These days it seems every major company is outlining a quantum strategy, even if those plans are nebulous at best. However, in areas like financial services, especially at global banks like JPMorgan Chase, getting a handle on both quantum computing and quantum security are top priorities.
It all boils down to the next generation of secure transactions. As the reliability and capability of quantum computers expands those systems are more prepared to crack traditional modes of securing encrypted data. The best defense in this post-quantum security world are quantum communications and specifically, quantum key distribution (QKD).
Think of quantum communications as two parties agreeing on the same key using photonic-based quantum technology. Those parties agree on a key by measuring particles as they lose fidelity. As the distance increases between the two servers and particles break it becomes impractical to get them to agree on the same key, so getting distances ever-longer is one of the most pressing challenges when it comes to post-quantum security.
Spearheading this effort is Marco Pistoia, distinguished engineer and head of the Future Lab for Applied Research and Engineering (FLARE) at JPMorgan Chase. Pistoia jumped to the bank after a 24-year career at IBM Research where he focused on security.
He spent the early decades of his career working on static program analysis for security (analyzing programs without executing them, something that sounds easy but is exponentially complex and takes quantum-class resources to do for practical use). He then moved into quantum algorithms and noticed that JPMorgan Chase was leading the way in future quantum security.
As Pistoia tells The Register, “This is technology that is solid and provably secure,” but we are several years from seeing the impact in terms of security even in the most forward-looking banking environments. “With quantum key distribution (QKD), maybe it will be a hybrid solution with post-quantum cryptography and QKD but the impact of this combination will be very reliable, secure networks we can use confidently, especially in financial institutions where we run very delicate transactions.”
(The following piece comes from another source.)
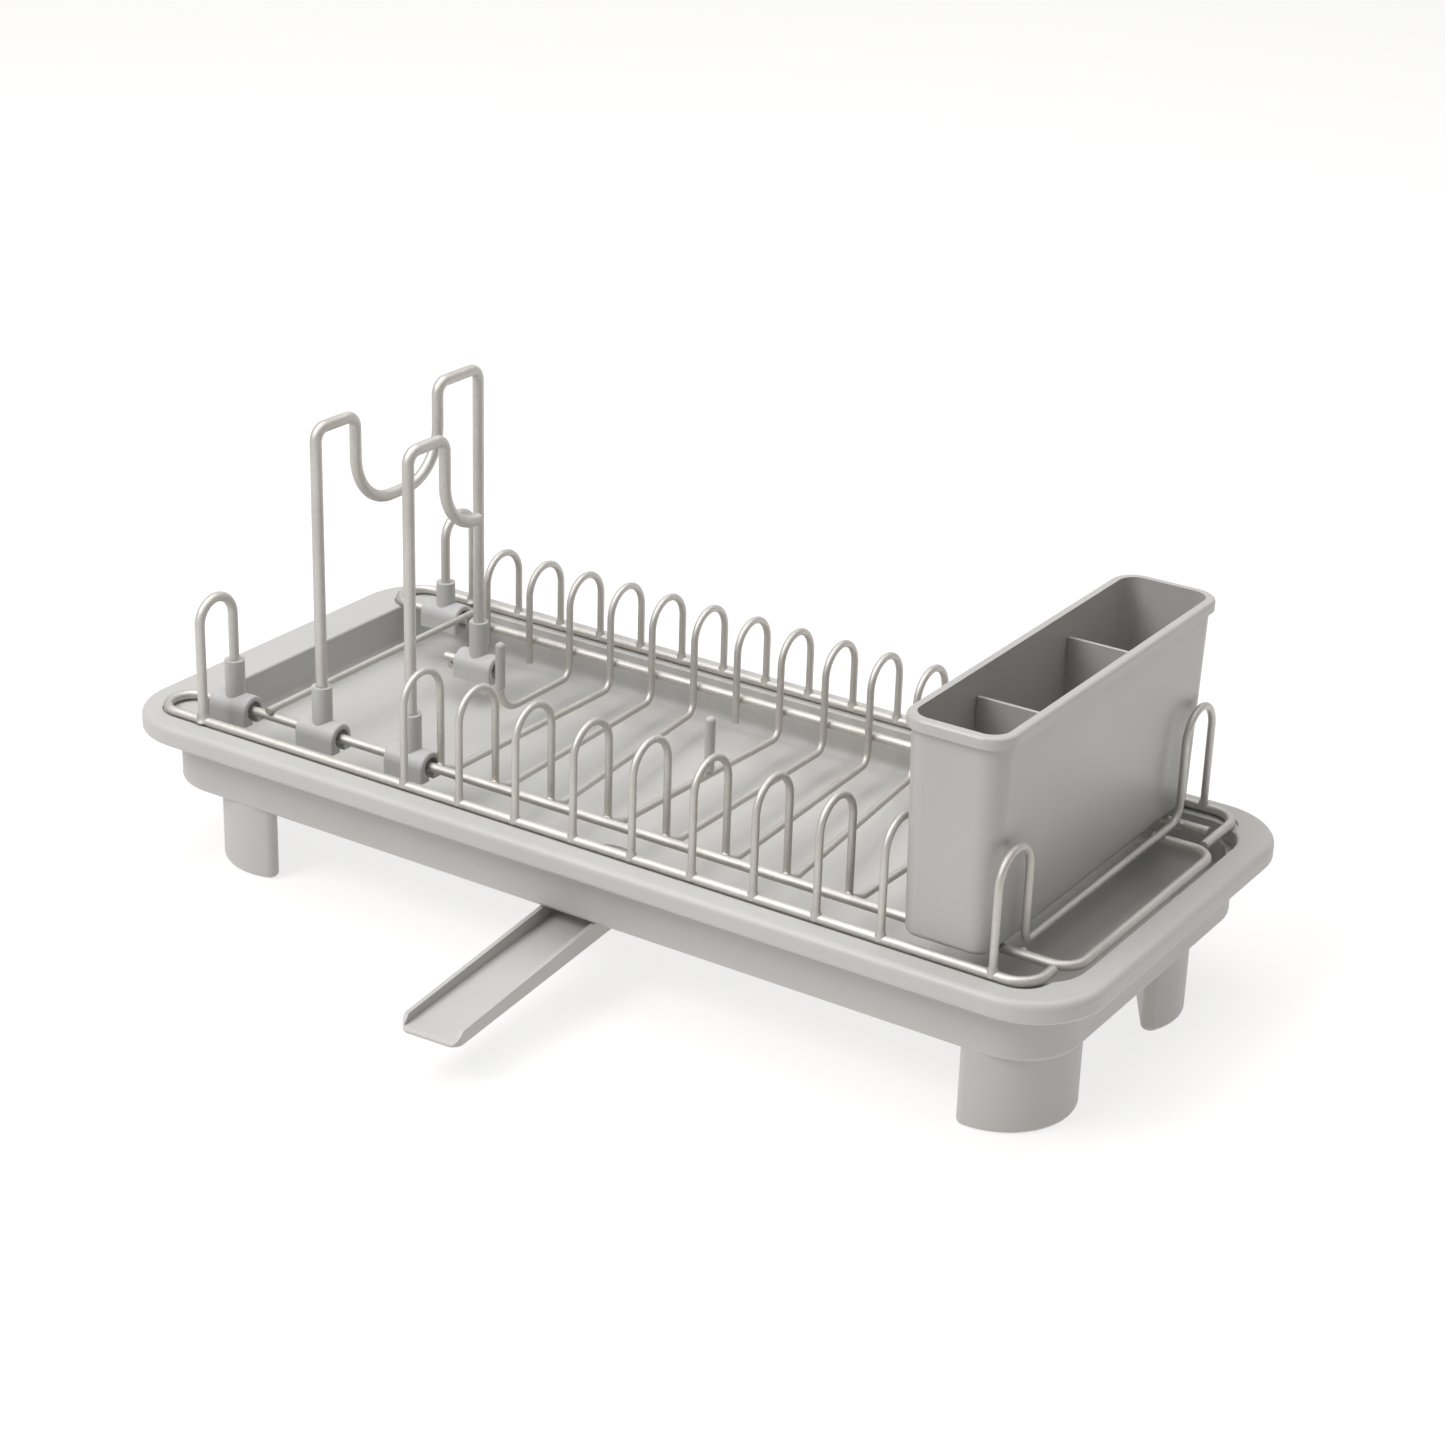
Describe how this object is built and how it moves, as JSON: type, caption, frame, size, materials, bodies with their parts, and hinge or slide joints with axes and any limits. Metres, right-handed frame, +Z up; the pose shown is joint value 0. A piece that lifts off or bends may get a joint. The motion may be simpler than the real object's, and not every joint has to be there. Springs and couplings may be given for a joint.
{
  "type": "dish drying rack",
  "caption": "Wire dish rack with plate hairpins over a plastic drip tray on feet, with a swivel drain spout, clip-on cup stand and hook, and a lift-out utensil caddy",
  "frame": {"origin": "middle of the whole outline in plan, on the plane the feet stand on", "axes": "+X along the length of the tray towards the utensil caddy, -Y towards the side the spout points to, +Z up"},
  "size_m": [0.5, 0.31, 0.222],
  "materials": {
    "tray_plastic": "fine satin moulded plastic, light warm grey",
    "satin_wire": "satin nickel-grey wire",
    "clip_plastic": "smooth matte moulded plastic",
    "caddy_plastic": "matte moulded plastic, mid grey",
    "screw_steel": "plain turned steel"
  },
  "bodies": {
    "tray": {"tray_shell": "tray_plastic", "spout_pivot_screw": "screw_steel", "foot_back_left": "tray_plastic", "foot_back_right": "tray_plastic", "foot_front_left": "tray_plastic", "foot_front_right": "tray_plastic"},
    "spout": {"drain_spout": "tray_plastic"},
    "wire_rack": {"back_frame_wire": "satin_wire", "back_hairpin_12": "satin_wire", "back_hairpin_2": "satin_wire", "back_hairpin_7": "satin_wire", "clip_rod": "satin_wire", "corner_hoop_back": "satin_wire", "corner_hoop_front": "satin_wire", "end_hoop_wire": "satin_wire", "front_frame_wire": "satin_wire", "left_cross_wire": "satin_wire", "peg_wire_left": "satin_wire", "peg_wire_middle": "satin_wire", "plate_wire_1": "satin_wire", "plate_wire_2": "satin_wire", "plate_wire_3": "satin_wire", "plate_wire_4": "satin_wire", "plate_wire_5": "satin_wire", "plate_wire_6": "satin_wire", "plate_wire_7": "satin_wire", "plate_wire_8": "satin_wire", "plate_wire_9": "satin_wire", "rod_arm_wire": "satin_wire", "clip_corner_back": "clip_plastic", "clip_corner_front": "clip_plastic", "clip_hook": "clip_plastic", "clip_stand_back": "clip_plastic", "clip_stand_front": "clip_plastic", "peg_cap_left": "clip_plastic", "peg_cap_middle": "clip_plastic"},
    "caddy": {"utensil_caddy": "caddy_plastic"},
    "cup_stand_body": {"cup_stand": "satin_wire"},
    "cup_hook_body": {"cup_hook": "satin_wire"}
  },
  "joints": [
    {"name": "spout_swivel", "type": "hinge", "parent": "tray", "child": "spout", "pos_m": [-0.0008, -0.024, 0.036], "axis": [0, 0, 1], "continuous": true},
    {"name": "rack_lift", "type": "slide", "parent": "tray", "child": "wire_rack", "axis": [0, 0, 1], "range_m": [0, 0.12]},
    {"name": "caddy_lift", "type": "slide", "parent": "wire_rack", "child": "caddy", "axis": [0, 0, 1], "range_m": [0, 0.12]},
    {"name": "cup_stand_lift", "type": "slide", "parent": "wire_rack", "child": "cup_stand_body", "axis": [0, 0, 1], "range_m": [0, 0.06]},
    {"name": "cup_hook_lift", "type": "slide", "parent": "wire_rack", "child": "cup_hook_body", "axis": [0, 0, 1], "range_m": [0, 0.06]}
  ]
}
JPMorgan Chase is watching quantum computing for the emerging threat quantum hacks present but for the real work, it’s all about long-distance QKD.
“When it comes to security, the QKD boxes that generate keys from different parties are already available, so in our experiments that’s what we used to get the 100km distance. Two parties still have to be relatively close to each other, which is good for metro areas but we need much longer distance QKD for it to be operational and have an impact,” Pistoia tells us.
On that point that this is all future-focused, one of the non-technical (in terms of qubits or algorithms) to arriving at post-quantum security is the National Institute of Standards and Technology (NIST). JPMorgan Chase is waiting on (and working with) NIST to provide recommendations about the algorithms that should be used. “But this is time that should be used in an intelligent way,” Pistoia explains.
“We need to start to identify where the vulnerable parts of a network are in company infrastructure and those should be captured in a database so when recommendations from NIST are ready we know exactly what need to address in hardware, software, and most challenging, in third party components.”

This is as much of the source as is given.